The goals of this book are practical. Try to conceptualize your study of the legal environment of business as a map by which you must navigate your business dealings. We want to teach you how to read this map so that you are able to understand the law and how it affects your business and your life. An understanding of the law can help you to avoid serious missteps, which can prospectively and proactively limit your legal liability. This is far better than being in constant reactionary mode. Simply stated, planning can avoid or minimize liability exposure. Simply reacting to legal issues after they have arisen can be costly. As you have probably heard, ignorance of the law is no defense for violating the law.

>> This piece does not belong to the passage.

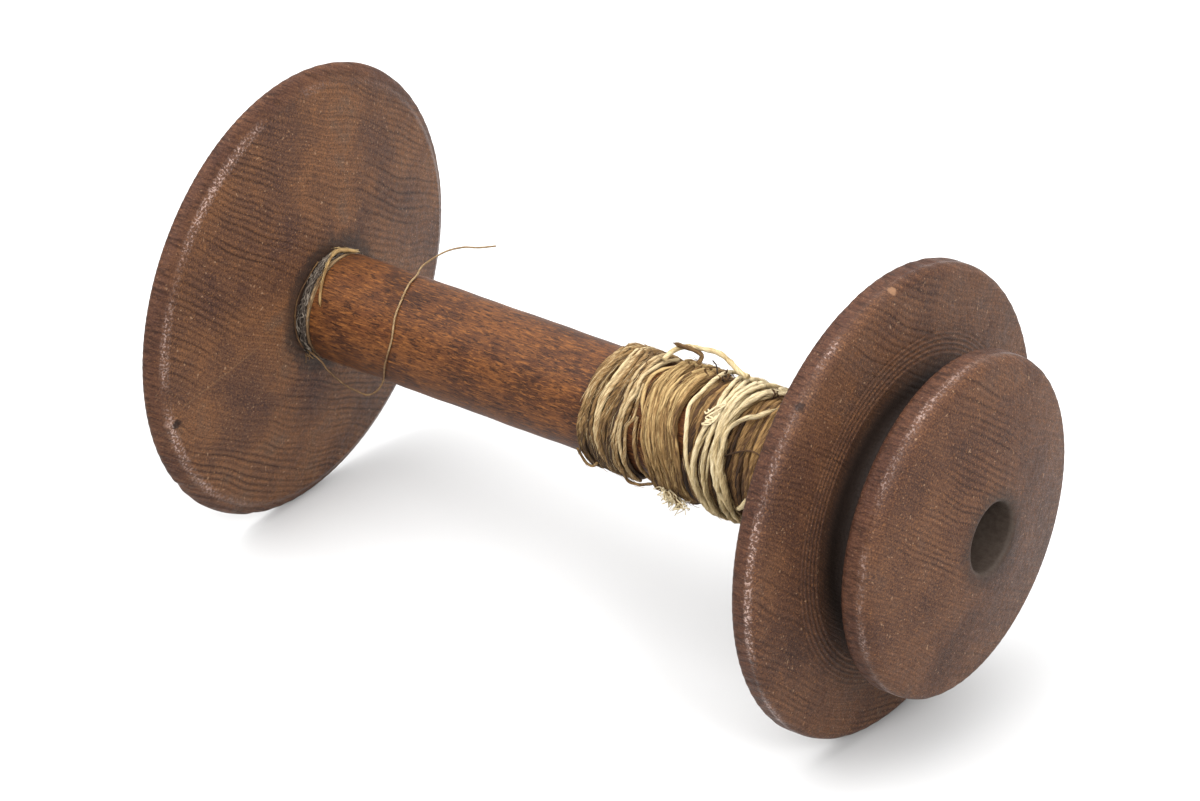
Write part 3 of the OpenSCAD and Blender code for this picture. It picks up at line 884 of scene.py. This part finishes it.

This chapter provides an overview of the legal system. We begin with a discussion of what the law is, and then we turn our attention to the sources of law, the rule of law, the reasons why rule of law is important to business, and how law affects business disciplines such as management, marketing, finance, and accounting. The chapter concludes with a discussion of the link between rule of law and economic prosperity.
Key Takeaway
Law is a dynamic and ever-changing field that affects everyone, both in their individual capacities as people and in their business interactions. Studying the legal environment of business helps us understand how to reduce liability risks, identify legal problems that require an attorney’s assistance, and identify the links between business and the law.